The diners consist of three levels of employees of what is likely a large corporation. The two older gentlemen, who are addressed as “senmu” and “joumu” are the equivalent of Senior Vice Presidents or CFOs or such in an American company. The three guys in their 40s or so are mid-level managment - probably bucho (divisional managers) or the like. Then there’s the young peon, probaby a “hirashain” (someone with no rank at all) who has to carry the briefcases of all the others.

They are seated in order of seniority - the top level execs farthest away from the door - and the discreet waiter presents them with the menus in that order too. But it’s obvious that the diners are totally flummoxed by the French menu. The older high-up execs especially have no clue. Then one of the mid-level guys comes to the rescue and orders Sole Meunière, a consommé, and a beer, Heineken. Sole meunière may sound like a pretty fancy French dish to order, but in fact it’s something every Japanese schoolkid would have known about. It is, or at least used to be, the first ‘western style cooking’ recipe that one learned to make in home economics class. Consommé is also something widely known - people just understand it as meaning ‘western style soup that’s clear’. And the mid-level executive guy probably thought Heineken, an imported beer, was quite fancy. After he places his order, everyone else follows suit.

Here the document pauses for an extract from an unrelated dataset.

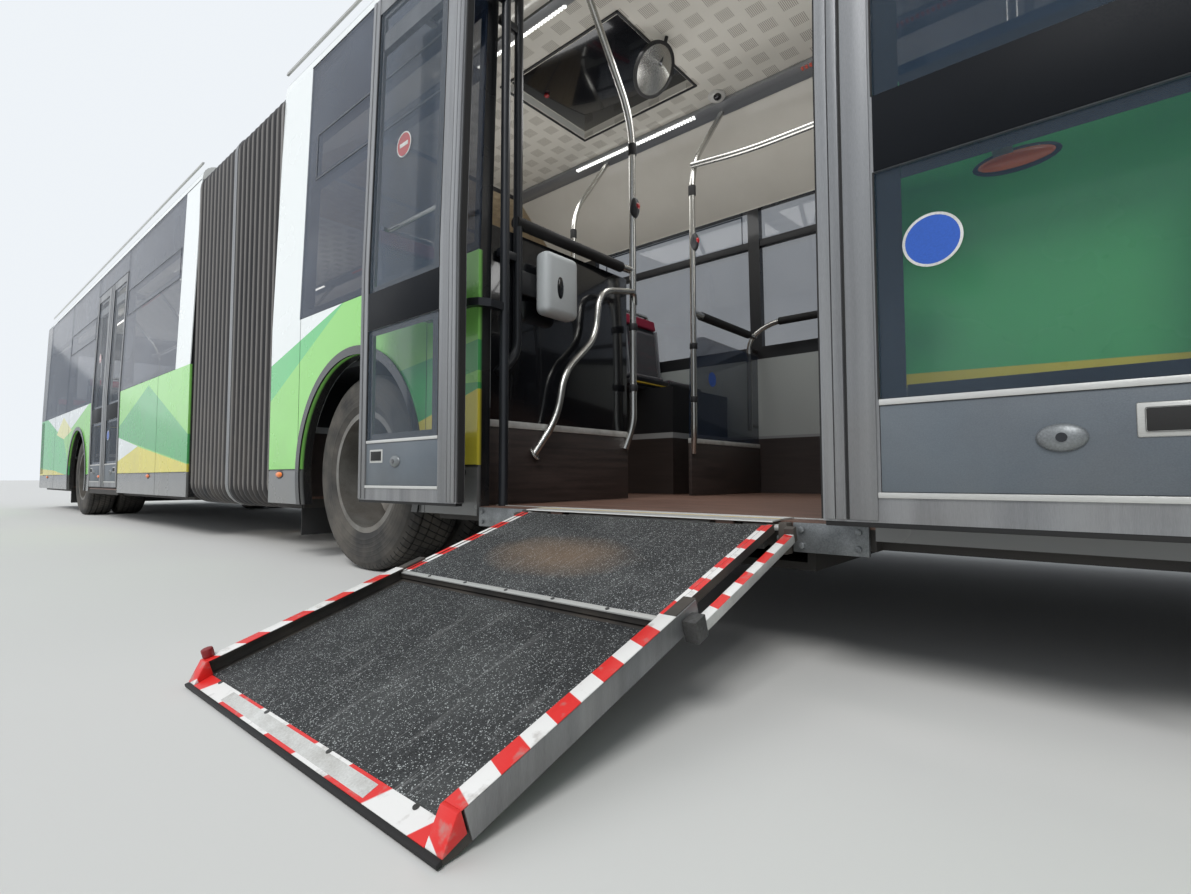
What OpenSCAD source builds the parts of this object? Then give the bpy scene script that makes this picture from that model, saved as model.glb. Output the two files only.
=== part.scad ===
// Articulated low-floor passenger bus with three door pairs and a deployed wheelchair ramp.
// Millimetres. +X points forward, +Y to the left side, Z is up from the ground.
// Each piece is drawn with X = 0 at the middle axle and Y = 0 on the centre line,
// and placed() then moves it so that the origin is below the middle of the whole vehicle.

/* [Body section] */
// Width of the body
body_w = 2550; // [2400:10:2600]
// Height of the roof edge
eave_z = 2915; // [2860:5:2960]
// Height of the roof's middle line
roof_top = 3000; // [2985:5:3060]
// Radius of the roof's edge
corner_r = 110; // [80:5:150]
// Height at which the side walls end and the roof begins
cant_z = 2785; // [2740:5:2790]
// Height of the lower edge of the glazing
belt_z = 1320; // [1250:10:1500]
// Height of the seam between skirt and side panel
line_z = 495; // [440:5:560]
// Height of the skirt's lower edge
skirt_z = 305; // [280:5:330]
// Inward lean of a side between the glazing's lower edge and the roof edge
lean = 45; // [0:5:80]
// Thickness of the side walls, roof and end panels
wall_t = 60; // [45:5:80]
// Height at which the windows end inside, below the air ducts
light_top = 2345; // [2300:5:2400]
// Height of the ceiling panels
ceiling_z = 2830; // [2800:5:2850]
// Thickness of the bonded glass
glass_t = 8; // [5:1:12]
// Height of the floor
floor_z = 340; // [330:5:345]
// Thickness of the floor
floor_t = 60; // [40:5:60]

/* [Length] */
// From the front axle to the middle axle
base_front = 5350; // [5300:10:5500]
// From the middle axle to the rear axle
base_rear = 6900; // [6860:10:7000]
// From the front axle to the front end
over_front = 2750; // [2740:10:2900]
// From the rear axle to the rear end
over_rear = 3200; // [3150:10:3300]
// From the middle axle back to the end of the front section
end_front = 985; // [970:5:1040]
// From the middle axle back to the front of the trailing section
end_rear = 2540; // [2490:10:2600]
// Length of the moulded front and rear ends
cap_l = 560; // [540:10:580]
// Width of the plain pillar beside the bellows
pillar_w = 370; // [300:10:420]

/* [Wheels] */
// Outer radius of a tyre
tyre_r = 478; // [465:1:485]
// Width of a tyre
tyre_w = 275; // [260:5:295]
// Radius of the bead seat
rim_r = 286; // [280:1:290]
// Distance between the middles of twin tyres
twin_pitch = 310; // [305:5:330]
// From the body side to the tyre's outer face
tyre_inset = 60; // [50:5:80]
// Radius of a wheel arch
arch_r = 562; // [550:2:575]
// Radius of the steered wheels' arches
arch_front_r = 600; // [590:5:610]
// Kingpin's distance from the centre line
kingpin_y = 860; // [850:5:880]
// Radius of the kingpins
kingpin_r = 26; // [20:1:30]
// Radius of the wheel spindles
spindle_r = 60; // [50:1:64]

/* [Doors] */
// Width of a door opening
door_w = 1400; // [1380:10:1420]
// Rear edge of the rear door's opening
door3_x = -6160; // [-6190:5:-6140]
// Rear edge of the middle door's opening
door2_x = 960; // [940:10:980]
// Width of the post ahead of the front door
post_w = 60; // [50:5:80]
// Height of the openings' upper edge
door_top = 2570; // [2500:10:2600]
// Height of the leaves' lower edge
leaf_z = 356; // [355:1:370]
// Gap around and between the leaves
leaf_gap = 12; // [8:1:16]
// Thickness of a leaf
leaf_t = 36; // [30:1:42]
// Width of a leaf's frame member beside its post
stile_w = 58; // [45:1:70]
// Width of a leaf's frame member at its closing edge
closing_w = 115; // [90:5:130]
// Lower edge of a leaf's middle rail
mid_z = 1065; // [1040:5:1070]
// Height of a leaf's middle rail
mid_h = 160; // [120:5:180]
// Length of a door arm from pivot to pivot
arm_r = 331; // [325:1:345]
// Swing of a door arm
arm_swing = 155; // [150:1:157]
// Height of the lower arm
arm_low_z = 1090; // [1000:10:1150]
// Height of the upper arm
arm_high_z = 2330; // [2250:10:2380]

/* [Ramp] */
// Forward distance of the ramp's middle
ramp_x = 1705; // [1690:5:1720]
// Width of the ramp's walking surface
ramp_w = 850; // [800:10:860]
// Length of the whole ramp along its slope
ramp_l = 1030; // [1020:5:1060]
// Length of the upper plate
ramp_inner_l = 505; // [490:5:520]
// Overlap of the two plates
ramp_lap = 80; // [60:5:100]
// Thickness of each plate
ramp_t = 16; // [12:1:20]

/* [Articulation] */
// Radius of the round platform
disc_r = 740; // [700:5:745]
// Number of folds in each half of the bellows
folds = 9; // [7:1:11]
// Depth of a fold
fold_d = 45; // [30:5:60]
// Thickness of the bellows' skin at the folds
skin_t = 16; // [10:1:20]
// Width of the middle hoop
hoop_w = 50; // [40:5:60]

/* [Hidden] */
$fn = 48;

// Radial play of pins and shafts, and the gap of what seats without touching
play = 0.05;
seat_gap = 0.3;
run_gap = 5;
half_w = body_w / 2;
front_x = base_front + over_front;
tail_x = -base_rear - over_rear;
mask_x = front_x - cap_l;
tail_cap_x = tail_x + cap_l;
door1_x = mask_x - post_w - door_w;
pivot_x = -(end_front + end_rear) / 2;
floor_w = half_w - wall_t;
inner_w = half_w - wall_t;
hub_z = tyre_r;
front_tyre_y = half_w - tyre_inset - tyre_w / 2;
twin_y = front_tyre_y - twin_pitch / 2;

// Outer face of a side at height z, measured from the centre line
function wall_y(z) = half_w - lean * max(0, z - belt_z) / (eave_z - belt_z);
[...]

That is, until the waiter comes around to the lowest one on the corporate ladder. The young man has obviously travelled to Paris, and gone to Taillevent, one of the most prestigious restaurants in France. He knows about fancy food like quenelles boudin and escargot in a vol au vent. He knows about French sauces. He even has the audacity to want a Corton Charlemagne and ask for the sommelier. In 1980s Japan, when the movie was made, this would have been a serious show-off moment. (It’s interesting also that he doesn’t seem to care, or even realize, how he’s embarassing his bosses. This may relate to the view of the younger generation in the ’80s that called them shinjinrui, literally “a new species of human” and noted their callousness and lack of respect for their elders.)

We don’t know what happens after the waiter leaves the room. The last thing we see is the older executives, red faced and in shock, looking down at their laps. To me, the scene is just funny and I just think “uh oh that young guy is in trouble now!” But to my father the scene had far greater resonance. Age-wise, he would have been at the mid-level management level in the ’80s, anxiously cow-towing to the senior executives, and he understood their confusion at the fancy menu all too well.

People of his generation and older were the ones who rebuilt Japan after the war. They were the ones who built Japan’s “Economic Miracle” of the 1970s and ’80s, who made the small island nation an economic superpower after suffering such a devastation defeat. The men of his generation were so busy working all the time that they barely had time to breathe. They never took vacations, they never got to travel except for business, or dine out except as part of ‘settai’, entertaining clients - not a situation where one could relax and enjoy the food. But the young guy in his 20s had been able to travel and see the world, to experience fine dining and learn about wine. He represented the next generation, the ones reaping the rewards of Japan’s success - the success built up by my father’s generation.

Even though my family did live overseas for many years, I don’t remember my father being around much while we were growing up. Even when we lived in places like England and the U.S., my father was still working for a Japanese corporation, and kept up Japanese working hours. He left early in the morning, came back late at night exhausted, went to work on Saturdays, and slept through most of Sunday. When he was awake, he was often irritable and angry. During the 4 1/2 years we lived in England, I can only remember two vacations where he was with us - all the other times my mother took us my sister and I away without him. He missed out on the fun coach trip we took to the Continent, where we experienced a French café and kind German waiters and a full course Italian dinner for the first time.

My father interpreted the reaction of the executives in the Tampopo scene as embarassment and shame at their ignorance and lack of sophistication. He’d had his moments of embarassment and ignorance too. I think that’s why he grew so obsessive about collecting restaurant business cards and taking notes on what he ate. It was his way of educating himself.

After all those years of relentless, grinding hours and days and years of just working, where did my father’s generation end up? Where did Japan end up? The answers are too complicated for me to analyze here.

One thing is for sure: I’m of that next generation and beyond, the ones who reaped the rewards. Next time I am lucky enough to hold a glass of Corton Charlemagne in my hands, I think I’ll raise a silent toast to my father’s memory.

(Footnote: I wrote a bit about my father’s experiences as a Japanese salesman in Europe and the U.S. in the 1960s and ’70s and how it related to a Mad Men episode last year.)